The Canadian side of the Seaway was being run inefficiently by a government agency, he said. When Canada commercialized the Seaway, “they didn’t just privatize it, they effectively gave it to the users to manage it — they didn’t call in some large infrastructure management company,” Fisher said. “This is a different idea than what the Trump administration is proposing.”

While port operators are leery of the study, a potential Seaway customer believes it could be a good move. Jeff Kamerer, senior supply-chain logistic planning analyst for The Timken Company, said that keeping the Seaway open year-round would mean his company would be more likely to use the system. A commercialization study could consider that change, which would make the Seaway a more appealing shipping option, he said.

The Seaway is closed, on average, from late December to late March. Kamerer said he plans shipping routes a year ahead of time. “Once you get into the winter season and have to divert to another port, it makes it more costly and more burdensome to make changes,” he said.

Timken, based in North Canton, Ohio, makes engineered bearings and power transmission products. It also repairs and rebuilds industrial components. Its headquarters is 50 miles from the Port of Cleveland.
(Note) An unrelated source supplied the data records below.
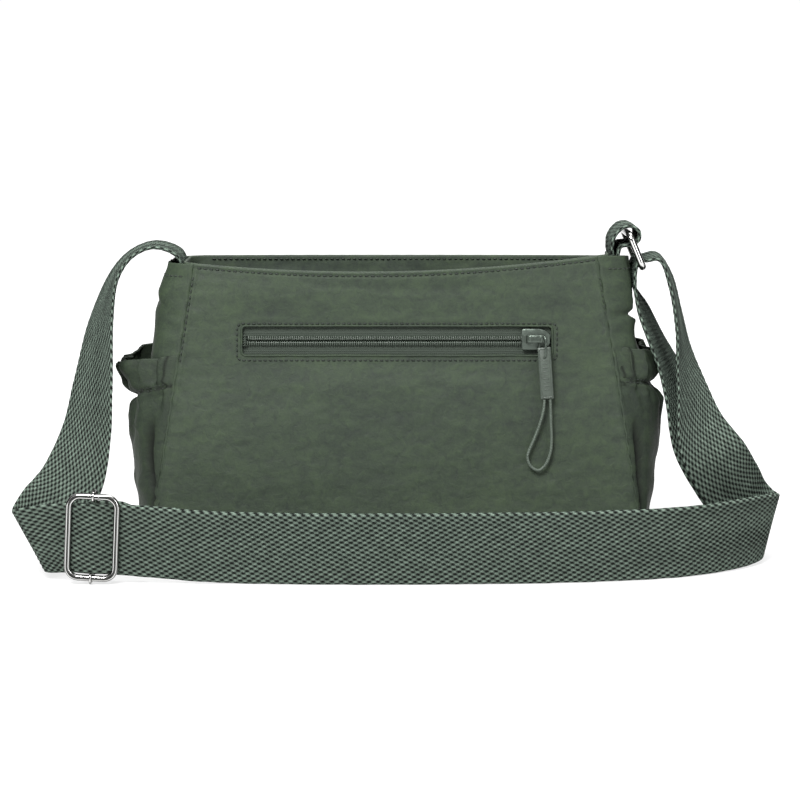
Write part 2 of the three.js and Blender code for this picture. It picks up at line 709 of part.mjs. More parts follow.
function makeTopSlider() {
  const onLeaf = new THREE.Group();
  onLeaf.position.z = TOP_ZIP_HEIGHT;
  purse.add(onLeaf);
  const body = sliderBody(TOP_SLIDER_X, 0, SLIDER_WIDTH / 2, LAYER.sliderPlate, LAYER.sliderBack);
  add(onLeaf, 'top_slider_body', body, SLIDER);
  const bridge = sliderBridge(TOP_SLIDER_X - 5.1, TOP_SLIDER_X + 5.7, 0, BRIDGE_FOOT, 3);
  add(onLeaf, 'top_slider_bridge', bridge, SLIDER);

  // a flat metal puller: its eye goes round the bridge's left foot, and it lies along the zip
  const eyeBar = TOP_SLIDER_X - 3.1;
  const outline = new THREE.Shape();
  const corners = [
    [0.65, -3.2], [0.65, 3.2], [-7, 3.6], [-22, 2.6], [-24, 1.2], [-24, -1.2], [-22, -2.6], [-7, -3.6],
  ];
  corners.forEach(([x, y], i) => (i === 0 ? outline.moveTo(x, y) : outline.lineTo(x, y)));
  outline.closePath();
  outline.holes.push(rectangle(new THREE.Path(), -6.2, -2.1, -0.65, 2.1));
  const pull = flat(outline, BRIDGE_FOOT + 0.1, BRIDGE_FOOT + 1.4);
  pull.translate(eyeBar, 0, 0);
  add(onLeaf, 'top_pull', pull, SLIDER);
}

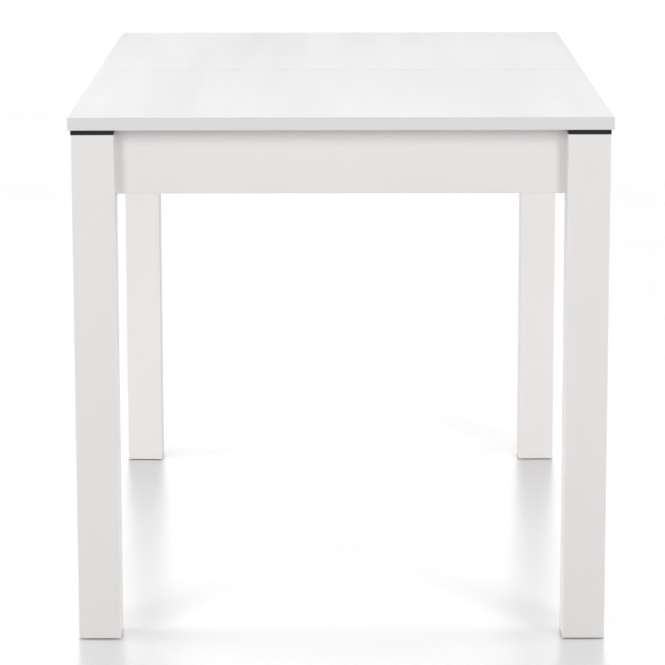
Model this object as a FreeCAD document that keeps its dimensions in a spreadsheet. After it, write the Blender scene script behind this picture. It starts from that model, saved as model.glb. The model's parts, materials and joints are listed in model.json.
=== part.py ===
import FreeCAD, Part
import os
import re

import Sketcher
from FreeCAD import Placement, Rotation, Vector

# Extending dining table with a split top, in millimetres.
# +Z is up, the front end faces -Y, left is -X. The origin is on the floor under the centre.
# The two halves of the top slide apart along Y on rails inside the frame, over a black pad on each
# leg. The loose leaf for the gap lies on two bearers under the top.

SIZES = [
    # whole table
    ("top_length", 1180, "length of the closed top, along Y"),
    ("top_width", 760, "width of the top, along X"),
    ("table_height", 750, "floor to the top surface"),
    ("open_travel", 200, "how far each half of the top slides out"),
    # top halves
    ("top_thick", 18, "board of the top and of the leaf"),
    ("band_thick", 2, "edge band round the outside of the boards"),
    ("band_round", 1, "rounding of the edge band's long edges"),
    ("corner_round", 2.5, "rounding of the top's corners in plan"),
    ("seam_ease", 0.3, "bevel of the boards' upper edges at the seam"),
    ("wood_ease", 1, "rounding of the long edges of battens and bearers"),
    ("top_overhang", 5, "top beyond the legs' outer faces"),
    # legs, pads and feet
    ("leg_side", 60, "square leg"),
    ("leg_round", 1.5, "rounding of the leg's long edges"),
    ("leg_flat", 10, "flat on the leg's inner corner, where it meets the bracket bolt"),
    ("pad_thick", 7, "black pad between leg and top"),
    ("pad_inset", 0.2, "pad back from the leg's faces"),
    ("pad_round", 0.8, "rounding of the pad's edges"),
    ("spigot_radius", 5, "spigot of the pad in the leg"),
    ("spigot_length", 20, "spigot of the pad in the leg"),
    ("glide_thick", 2, "foot glide under the leg"),
    ("glide_radius", 20, "foot glide under the leg"),
    ("glide_bevel", 1, "bevel round the glide's foot"),
    ("nail_radius", 1.6, "nail of the foot glide"),
    ("nail_length", 16, "nail of the foot glide"),
    # aprons
    ("apron_thick", 18, "apron board"),
    ("apron_setback", 21, "apron's outer face behind the leg's outer face"),
    ("apron_low", 640, "floor to the apron's lower edge"),
    ("apron_gap", 1, "apron's upper edge below the sliding top"),
    ("apron_round", 1, "rounding of the apron's lower edges"),
    ("dowel_radius", 4, "all wooden dowels"),
    ("dowel_depth", 14, "apron dowel in each of its two pieces"),
    ("side_dowel_low", 652, "lower dowels of the side aprons"),
    ("side_dowel_high", 700, "upper dowels of the side aprons"),
    ("end_dowel_low", 678, "lower dowels of the end aprons"),
    ("end_dowel_high", 714, "upper dowels of the end aprons"),
    # corner brackets
    ("bracket_low", 645, "floor to the bracket's lower edge"),
    ("bracket_tall", 40, "height of the bracket"),
    ("bracket_reach", 72, "where the diagonal plate leaves the apron, from the inner corner"),
    ("bracket_flange", 28, "flange of the bracket on the apron"),
    ("bracket_sheet", 2.5, "sheet of the bracket"),
    ("bend_radius", 2, "inside of the bracket's bends"),
    ("bolt_radius", 4, "hanger bolt"),
    ("bolt_length", 80, "hanger bolt"),
    ("bolt_past_plate", 12.6, "end of the hanger bolt beyond the bracket's outer face"),
    ("washer_radius", 9, "washer of the hanger bolt"),
    ("washer_thick", 1.6, "washer of the hanger bolt"),
    ("nut_radius", 7.5, "nut's corner radius, 13 across flats"),
    ("nut_thick", 6.5, "nut of the hanger bolt"),
    # screws
    ("shank_radius", 1.75, "wood screw"),
    ("head_radius", 3.5, "wood screw's pan head"),
    ("head_thick", 2.2, "wood screw's pan head"),
    ("bite", 12, "wood screw in the second piece"),
    ("fit_gap", 0.05, "hole beyond the screw or dowel that it holds"),
    # slide rails and runners
    ("rail_length", 940, "rail on the side apron, along Y"),
    ("rail_low", 690, "floor to the rail's lower face"),
    ("rail_tall", 36, "height of the rail"),
    ("rail_deep", 14, "depth of the rail from the apron"),
    ("rail_sheet", 2, "sheet of the rail"),
    ("rail_lip", 10, "height of each lip at the rail's mouth"),
    ("rail_sink", 1.8, "countersink of the rail's screws"),
    ("stop_thick", 9, "rubber stop in the rail's end"),
    ("runner_start", 10, "runner's near end from the seam"),
    ("runner_length", 250, "runner, along Y"),
    ("runner_head", 6, "thickness of the runner's head in the rail"),
    ("runner_neck", 8, "height of the runner's neck in the rail's mouth"),
    ("runner_plate", 2, "sheet of the runner's outer plate"),
    ("runner_plate_low", 696, "floor to the outer plate's lower edge"),
    ("runner_plate_tall", 32, "height of the outer plate"),
    ("runner_plate_off", 20, "outer plate's inner face from the apron"),
    ("shoe_play", 0.4, "play of the nylon shoe in the rail"),
    ("shoe_wall", 1.6, "wall of the nylon shoe"),
    ("shoe_length", 30, "nylon shoe, along Y"),
    # battens under the top
    ("batten_thick", 22, "batten, along X"),
    ("batten_tall", 40, "batten, along Z"),
    ("batten_start", 12, "batten's near end from the seam"),
    ("batten_end", 320, "batten's far end from the seam"),
    ("bore_radius", 5, "counterbore for the batten's screws"),
    ("bore_deep", 20, "counterbore for the batten's screws"),
    # leaf and its bearers
    ("leaf_low", 664, "floor to the stored leaf"),
    ("bearer_place", 250, "bearer's middle from the table's middle"),
    ("bearer_wide", 40, "bearer, along Y"),
    ("bearer_tall", 20, "bearer, along Z"),
    ("angle_reach", 30, "angle bracket along the bearer"),
    ("angle_flange", 25, "angle bracket along the apron"),
    ("angle_sheet", 2, "sheet of the angle bracket"),
    ("angle_tall", 16, "height of the angle bracket"),
    # seam
    ("dowel_spacing", 250, "seam dowels, along X"),
    ("seam_hold", 14, "seam dowel in the board that keeps it"),
    ("seam_reach", 10, "seam dowel beyond the edge"),
    ("seam_play", 0.3, "hole beyond the seam dowel that leaves it"),
    # turn-hook locks
    ("lock_place", 150, "lock from the middle, along X"),
    ("lock_back", 30, "lock's pivot from the seam"),
    ("lock_pin_ahead", 18, "keeper's pin from the seam"),
    ("lock_plate", 2.5, "sheet of the lock's plates"),
    ("lock_plate_wide", 44, "lock's plates, along X"),
    ("lock_plate_long", 30, "lock's plates, along Y"),
    ("lock_screw_off", 16, "lock screws from the plate's middle, along X"),
    ("pivot_radius", 4, "lock's pivot"),
    ("pivot_play", 0.06, "play of the lever on the pivot"),
    ("collar_radius", 7, "collar that spaces the lever, and the pivot's rivet head"),
    ("collar_tall", 3.5, "collar between plate and lever"),
    ("rivet_thick", 2.5, "rivet head under the lever"),
    ("lever_thick", 4, "lever"),
    ("lever_gap", 0.4, "lever's play along the pivot"),
    ("lever_radius", 10, "lever's round ends"),
    ("lever_wide", 14, "lever's arm and thumb piece"),
    ("lever_thumb", 24, "thumb piece beyond the hook"),
    ("keeper_radius", 3, "keeper's pin"),
    ("keeper_play", 0.5, "hook's slot beyond the pin"),
]

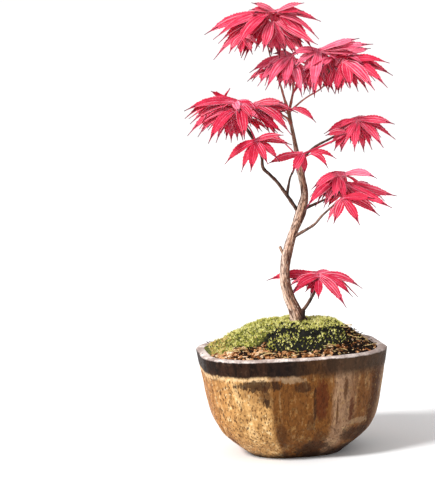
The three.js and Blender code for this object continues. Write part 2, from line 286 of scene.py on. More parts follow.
def joinCopies(name, shapes, places, material, smooth=True):
    # many small copies of a few shapes as one mesh; a place is a shape's number and a matrix in mm
    parts = []
    for kit in shapes:
        kit.verts.ensure_lookup_table()
        parts.append(([v.co.copy() for v in kit.verts], [[v.index for v in f.verts] for f in kit.faces]))
    verts, faces = [], []
    for which, matrix in places:
        corners, loops = parts[which]
        start = len(verts)
        verts.extend(matrix @ co * mm for co in corners)
        faces.extend([start + i for i in loop] for loop in loops)
    mesh = bpy.data.meshes.new(name)
    mesh.from_pydata(verts, [], faces)
    mesh.update()
    placePiece(name, mesh, material, smooth=smooth)


def surfaceOf(node):
    # the CAD node as a tree that rays can hit, in mm
    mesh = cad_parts[node].data
    corners = [v.co / mm for v in mesh.vertices]
    return BVHTree.FromPolygons(corners, [list(p.vertices) for p in mesh.polygons]), corners


def topAt(tree, x, y):
    hit, normal, _, _ = tree.ray_cast(Vector((x, y, 400)), -up)
    return (hit.z, normal) if hit else (None, None)


# half sides against heights, from the foot up; the corners' radius is a share of the half side
bowl = {
    "side": [(24.5, 0.6), (28.5, 3.6), (33.4, 7.6), (38.2, 12.4), (41.2, 17.6), (42.9, 22.5), (44.4, 30),
             (45.7, 38), (46.9, 46), (48, 54.1)],
    "height": 55, "wall": 4.7, "floor": 7, "turn": 8, "depth": 0.84, "footCorner": 0.8, "rimCorner": 0.7,
    "sectors": 480, "row": 0.7, "bandFoot": 46.0, "bandThick": 0.3, "sag": 0.35,
}

glazeTints = {"honey": "b87a40", "straw": "cc9c60", "umber": "72461c", "tan": "98765a", "brown": "764a24",
              "dark": "482810", "burnt": "2e180c", "rust": "4c1e08", "chalk": "9c8264"}
# the glaze round the bowl: a bearing and the tint that it has there
glaze = [(-180, "honey"), (-160, "honey"), (-125, "straw"), (-108, "straw"), (-104, "umber"),
         (-62, "umber"), (-59, "tan"), (-50, "tan"), (-42, "brown"), (-35, "brown"), (-31, "dark"),
         (-26, "dark"), (-17, "tan"), (0, "umber"), (40, "honey"), (80, "brown"), (95, "dark"),
         (110, "honey"), (165, "honey")]
# marks on it: bearing, height, half width in degrees, half height, strength and tint
marks = [(-112, 38, 14, 5, 0.5, "umber"), (-111, 42, 15, 3.4, 1, "burnt"), (-109, 36, 4.5, 5, 0.8, "dark"),
         (-108, 33, 2.5, 2.6, 1, "burnt"), (-89, 44, 8, 2, 0.7, "chalk"), (-82, 40, 9, 2.8, 0.85, "burnt"),
         (-100, 15, 4, 7, 0.8, "dark"), (-76, 21, 3, 4.5, 0.7, "dark"), (-68, 33, 5.5, 12, 0.95, "rust"),
         (-73, 31, 1.3, 9, 0.9, "burnt"), (-57, 25, 0.8, 9, 0.85, "dark"), (-52, 38, 1.5, 7, 0.9, "dark"),
         (-47, 27, 1.8, 8, 0.9, "rust"), (-40, 20, 9, 1.8, 0.55, "chalk"), (-38, 13, 14, 4.5, 0.9, "burnt"),
         (-72, 5, 18, 6, 0.95, "burnt"), (-68, 12, 6, 5, 0.7, "dark"), (-148, 10, 4, 3, 0.9, "rust"),
         (60, 41, 30, 5, 0.9, "burnt"), (130, 42, 24, 5, 0.8, "burnt"), (20, 12, 40, 9, 0.8, "burnt")]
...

Right now its products are trucked to Columbus, Ohio, then put on rail cars and transported to Norfolk International Terminals in Virginia for shipment to customers around the world. With the increase in trucking costs and a shortage of trucks, “I am interested in looking at Cleveland (for shipping),” said Kamerer. “It makes a lot of sense to go from Canton to Cleveland.”

Norfolk handles mostly container cargo, with limited break-bulk shipping that is used primarily for high-end items such as automobiles, he said. Cleveland offers break-bulk shipping that is better for Timken’s products, which are mostly large pieces of steel. Only about two pieces fit into a container, and it costs a lot to load and unload the steel, he said.